Как пустыня и город, лес, в котором кишат напуганные знаки, наверняка говорит о не-месте и блуждании, отсутствии предписанных дорог, одиноком вздымании вне досягаемости солнца прикровенного корня к прячущемуся небу. Но, помимо застывших линий, лес это также и деревья, за которые цепляются обезумевшие буквы, древесина, ко­торую ранит поэтический надрез.
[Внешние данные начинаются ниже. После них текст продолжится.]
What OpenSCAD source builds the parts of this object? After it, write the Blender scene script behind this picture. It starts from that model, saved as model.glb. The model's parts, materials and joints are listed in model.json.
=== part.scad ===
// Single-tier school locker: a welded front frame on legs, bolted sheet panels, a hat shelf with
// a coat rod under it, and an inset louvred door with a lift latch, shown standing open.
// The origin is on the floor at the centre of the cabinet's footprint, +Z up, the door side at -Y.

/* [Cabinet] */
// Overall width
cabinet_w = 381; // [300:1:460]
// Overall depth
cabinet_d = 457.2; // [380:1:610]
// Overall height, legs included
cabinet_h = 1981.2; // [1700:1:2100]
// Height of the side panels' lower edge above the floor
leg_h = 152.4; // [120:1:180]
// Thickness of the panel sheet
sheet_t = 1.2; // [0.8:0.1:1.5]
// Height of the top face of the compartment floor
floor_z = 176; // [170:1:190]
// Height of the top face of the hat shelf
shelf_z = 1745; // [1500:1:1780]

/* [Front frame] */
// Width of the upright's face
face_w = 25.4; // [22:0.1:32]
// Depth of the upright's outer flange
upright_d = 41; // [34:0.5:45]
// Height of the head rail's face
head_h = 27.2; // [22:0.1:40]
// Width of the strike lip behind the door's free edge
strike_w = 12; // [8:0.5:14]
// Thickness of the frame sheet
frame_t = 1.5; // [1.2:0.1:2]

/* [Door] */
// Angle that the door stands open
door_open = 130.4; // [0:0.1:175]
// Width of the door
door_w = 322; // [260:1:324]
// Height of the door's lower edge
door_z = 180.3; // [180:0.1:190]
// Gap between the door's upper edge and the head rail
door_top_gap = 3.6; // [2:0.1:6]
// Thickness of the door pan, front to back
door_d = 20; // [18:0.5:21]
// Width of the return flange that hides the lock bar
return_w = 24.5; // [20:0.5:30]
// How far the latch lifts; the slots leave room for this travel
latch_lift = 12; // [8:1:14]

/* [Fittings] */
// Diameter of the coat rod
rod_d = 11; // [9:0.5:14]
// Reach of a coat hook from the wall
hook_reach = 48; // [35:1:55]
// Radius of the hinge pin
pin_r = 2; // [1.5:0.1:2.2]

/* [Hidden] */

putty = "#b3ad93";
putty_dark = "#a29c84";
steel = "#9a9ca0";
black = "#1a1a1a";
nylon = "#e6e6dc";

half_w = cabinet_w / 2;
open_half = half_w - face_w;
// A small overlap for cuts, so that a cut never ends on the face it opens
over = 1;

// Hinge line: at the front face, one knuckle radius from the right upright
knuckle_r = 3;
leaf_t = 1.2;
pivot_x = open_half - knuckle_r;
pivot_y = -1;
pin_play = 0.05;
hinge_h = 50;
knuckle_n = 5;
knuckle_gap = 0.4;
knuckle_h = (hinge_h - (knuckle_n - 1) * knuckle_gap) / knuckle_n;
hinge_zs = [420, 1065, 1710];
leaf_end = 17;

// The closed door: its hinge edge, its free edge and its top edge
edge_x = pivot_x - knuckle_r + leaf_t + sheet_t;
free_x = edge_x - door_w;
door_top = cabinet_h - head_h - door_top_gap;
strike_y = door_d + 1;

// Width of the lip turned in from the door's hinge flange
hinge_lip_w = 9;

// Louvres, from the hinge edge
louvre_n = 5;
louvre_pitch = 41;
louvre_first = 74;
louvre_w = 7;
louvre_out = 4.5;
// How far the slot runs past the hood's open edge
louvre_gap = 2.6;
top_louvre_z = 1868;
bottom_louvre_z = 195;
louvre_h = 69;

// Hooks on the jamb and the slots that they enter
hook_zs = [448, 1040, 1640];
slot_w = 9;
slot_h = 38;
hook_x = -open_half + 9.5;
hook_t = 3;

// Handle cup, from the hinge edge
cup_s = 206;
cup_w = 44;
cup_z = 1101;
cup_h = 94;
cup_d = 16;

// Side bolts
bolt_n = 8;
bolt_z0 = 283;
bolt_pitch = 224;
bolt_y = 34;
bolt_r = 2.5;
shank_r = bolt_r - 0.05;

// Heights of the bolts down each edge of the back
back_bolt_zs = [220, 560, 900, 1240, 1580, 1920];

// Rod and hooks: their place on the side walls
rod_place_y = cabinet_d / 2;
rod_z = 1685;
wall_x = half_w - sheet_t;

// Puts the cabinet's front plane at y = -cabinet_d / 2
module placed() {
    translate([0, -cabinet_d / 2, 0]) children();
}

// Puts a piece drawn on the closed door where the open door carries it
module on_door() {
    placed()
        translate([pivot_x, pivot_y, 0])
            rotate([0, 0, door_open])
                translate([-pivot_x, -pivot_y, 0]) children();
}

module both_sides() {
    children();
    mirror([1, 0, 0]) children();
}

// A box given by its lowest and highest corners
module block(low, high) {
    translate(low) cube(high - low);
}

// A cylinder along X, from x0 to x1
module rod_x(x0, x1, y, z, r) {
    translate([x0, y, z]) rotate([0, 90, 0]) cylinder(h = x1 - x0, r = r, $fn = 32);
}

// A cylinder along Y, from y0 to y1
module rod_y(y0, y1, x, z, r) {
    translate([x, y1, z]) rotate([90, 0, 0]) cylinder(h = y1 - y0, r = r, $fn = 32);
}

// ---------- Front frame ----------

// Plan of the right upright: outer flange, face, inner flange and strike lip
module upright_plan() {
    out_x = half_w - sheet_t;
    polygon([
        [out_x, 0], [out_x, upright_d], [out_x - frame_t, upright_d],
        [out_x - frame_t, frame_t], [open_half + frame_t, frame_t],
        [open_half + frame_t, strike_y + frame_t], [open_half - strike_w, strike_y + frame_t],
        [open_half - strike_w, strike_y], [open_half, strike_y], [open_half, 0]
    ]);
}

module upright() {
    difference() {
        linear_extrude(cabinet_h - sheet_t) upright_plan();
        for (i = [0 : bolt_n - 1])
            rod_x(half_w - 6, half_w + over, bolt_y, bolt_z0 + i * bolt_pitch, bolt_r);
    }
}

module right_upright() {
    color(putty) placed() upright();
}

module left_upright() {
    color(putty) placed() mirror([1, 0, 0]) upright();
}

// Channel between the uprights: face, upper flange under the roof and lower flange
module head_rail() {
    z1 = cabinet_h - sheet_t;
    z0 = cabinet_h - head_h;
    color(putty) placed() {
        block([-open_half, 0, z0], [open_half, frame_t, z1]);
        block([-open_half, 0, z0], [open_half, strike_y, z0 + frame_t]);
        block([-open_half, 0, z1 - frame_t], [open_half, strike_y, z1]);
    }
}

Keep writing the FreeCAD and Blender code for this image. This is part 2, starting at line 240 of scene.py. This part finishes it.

« Плод они гравировали в скорби древа

одиночества...»

.......................

«Словно матрос прививающий имя

к имени мачты

в знаке ты одинок».

Дерево гравюры и привоя уже не принадлежит саду; это дерево леса или мачты. Дерево для мачты — то же, что пустыня для города. Как еврей, как поэт, как человек, как Бог, знаки могут выбирать лишь

[91]

между одиночеством природы и одиночеством установления. Но они — знаки, и возможным становится иное.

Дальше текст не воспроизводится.